LIFESTYLE V PERFORMANCE BUSINESS

Whether you are a founder, senior manager, or employee in a company, you are generally part of a team involved in either a Lifestyle or Performance Business. This does not typically apply to local or central government entities, charities, or Community Interest Companies (CICs).

There is no definitive right or wrong label for these types of businesses or their levels of success. The decision lies with the founders and shareholders, but it is important to recognize and leverage the distinct characteristics of each.
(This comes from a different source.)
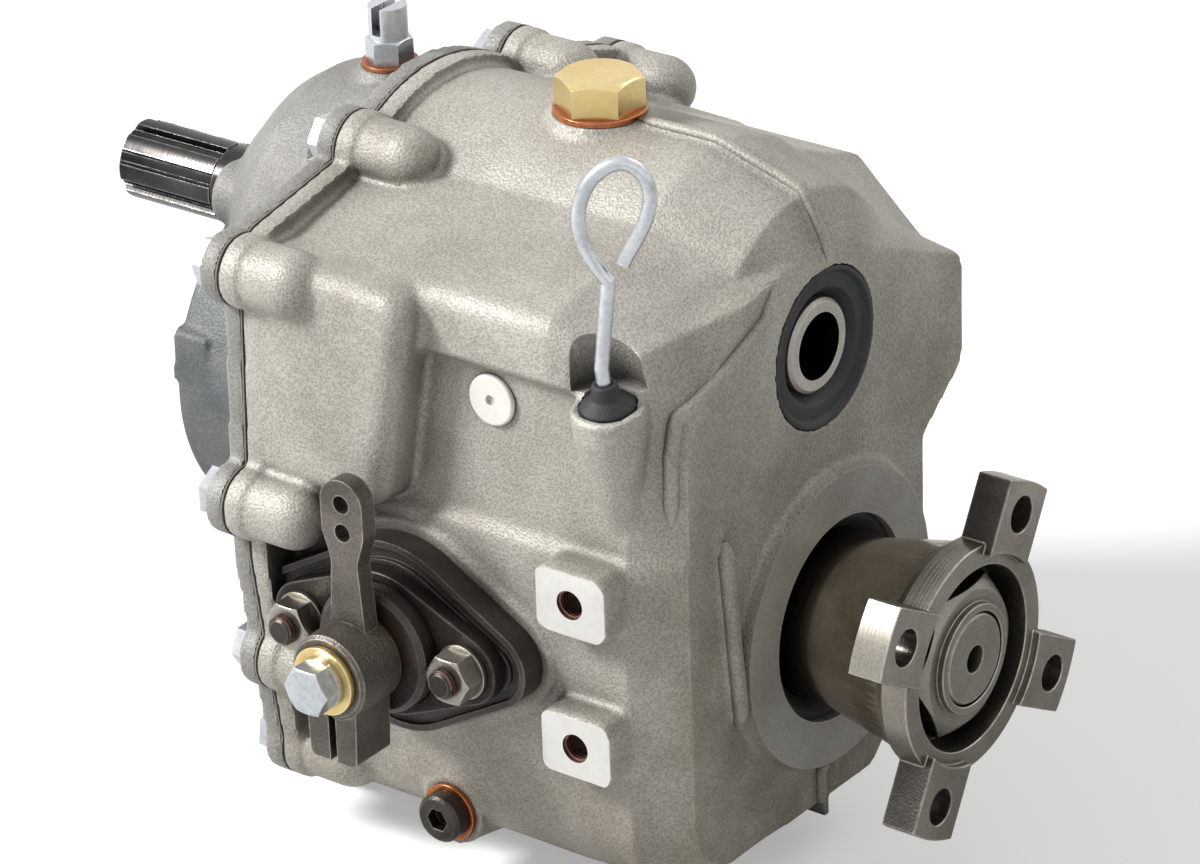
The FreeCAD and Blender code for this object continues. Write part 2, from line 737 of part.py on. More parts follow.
def front_housing():
    shell = front_housing_outside()
    tools = [front_space()]
    tools.append(rod_x(seal_journal_r + 2, front_x - 1, front_bearing_x + 1))
    tools.append(rod_x(input_seal_r + slip, front_x - 1, front_x + input_seal_w + 1))
    tools.append(rod_x(small_bearing_r + slip, front_bearing_x, front_bearing_x + small_bearing_w + 7))
    bearing_start = output_front_bearing_x - 0.05
    tools.append(rod_x(output_front_bearing_r + slip, bearing_start, front_joint_x + 1, 0, output_z))
    tools.append(rod_x(output_front_journal_r + 4, bearing_start - 5, front_joint_x + 1, 0, output_z))
    tools.append(rod_x(idler_pin_r + slip, idler_pin_start_x - 0.5, front_joint_x + 1, idler_y, idler_z))
    spot_x = flange_front_x - front_boss_proud
    for y, z in front_bolts:
        tools.append(rod_x(bolt_r + slip, spot_x - 1, front_joint_x + 1, y, z))
        tools.append(rod_x(spot_face_r, spot_x - 12, spot_x, y, z))
    tools.append(rod_x(bolt_r + slip, aft_bolt_end_x - 2, front_joint_x + 1, *aft_bolt))
    for y, z in dowels:
        tools.append(rod_x(dowel_r + slip, joint_x - dowel_reach, front_joint_x + 1, y, z))
    for side in (-1, 1):
        y = side * engine_boss_y
        tools.append(rod_x(engine_hole_r, front_x - 1, front_x + engine_hole_deep, y, -side * engine_boss_z))
        tools.append(rod_x(engine_low_hole_r, front_x - 1, front_x + engine_low_hole_deep, y, engine_low_z))
    tools.append(rod_z(breather_thread_r + slip, roof_r - wall - 8, breather_boss_z + 2, breather_x, 0))
    return cut_all(shell, tools)


def housing_gasket():
    sheet = joint_flange(front_joint_x, rear_joint_x)
    tools = [gear_space(front_joint_x - 1, rear_joint_x + 1), oil_space()]
    for y, z in front_bolts + [aft_bolt]:
        tools.append(rod_x(bolt_r + slip, front_joint_x - 1, rear_joint_x + 1, y, z))
    for y, z in dowels:
        tools.append(rod_x(dowel_r + slip, front_joint_x - 1, rear_joint_x + 1, y, z))
    return cut_all(sheet, tools)


def housing_bolts():
    head_x = flange_front_x - front_boss_proud
    bolts = []
    for y, z in front_bolts:
        head = chamfered_hexagon(-AXIS_X, V(head_x, y, z), bolt_af, bolt_head)
        bolts.append(head.fuse(rod_x(bolt_r, head_x - 1, bolt_end_x, y, z)).removeSplitter())
    y, z = aft_bolt
    head = chamfered_hexagon(AXIS_X, V(flange_rear_x, y, z), bolt_af, bolt_head)
    bolts.append(head.fuse(rod_x(bolt_r, aft_bolt_end_x, flange_rear_x + 1, y, z)).removeSplitter())
    return Part.makeCompound(bolts)


def dowel_pins():
    x0 = joint_x - dowel_reach + seat_gap
    x1 = joint_x + dowel_reach - seat_gap
    return Part.makeCompound([rod_x(dowel_r, x0, x1, y, z) for y, z in dowels])


# Gears and shafts

def spline_bar(count, root_r, tip_r, land, x0, x1, z=0.0):
    """Shaft with straight-sided splines: a core and one box-section tooth for each land."""
    bar = rod_x(root_r, x0, x1, 0, z)
    teeth = []
    for k in range(count):
        tooth = block(x0, x1, 0, tip_r + 1, -land / 2, land / 2)
        tooth.rotate(V(0, 0, 0), AXIS_X, 360.0 * k / count)
        tooth.translate(V(0, 0, z))
        teeth.append(tooth)
    return bar.fuse(teeth).common(rod_x(tip_r, x0, x1, 0, z)).removeSplitter()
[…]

So, what are the common traits of these two business types?

Lifestyle Business

  • 1-15 headcount
  • Founder funder and active
  • Funded typically via founder, friends and family on a debt or minor external equity basis
  • Say No to deals they do not want/ like- true to vision and beliefs
  • Niche
  • No real growth aspirations yet make sufficient profits to fund the overheads and the founder/s salary and lifestyle
  • Still needs to be a little entrepreneurial

Performance Business

  • 15-300 headcount
  • Founder may leave during growth journey or move to Chair / NED role and bring in CEO ( For different stages)
  • Strong management team CEO/ CFO/ COO/ CIO/ CTO/ CRO/CMO
  • Growth via Organic and M&A
  • External finance ( typically PE/ VC backed) with the founders/ management retaining 10-60% of the equity but with strong controls from investors ( who may also appoint a Non Exec Chair)
  • Typically a strong vision and plan with clear/ aggressive KPIs to generate significant profits and returns for investors

Ultimately, there is no definitive way to build a business; it depends on the founders and their vision. Prioritize customer quality, and loyalty, trust, and profit will follow. The environment shapes company culture and performance. Whether it’s a lifestyle or performance business, a clear vision, quality control, and a customer-focused approach are essential. Passion for your work is crucial—See It, Feel It, Hear It!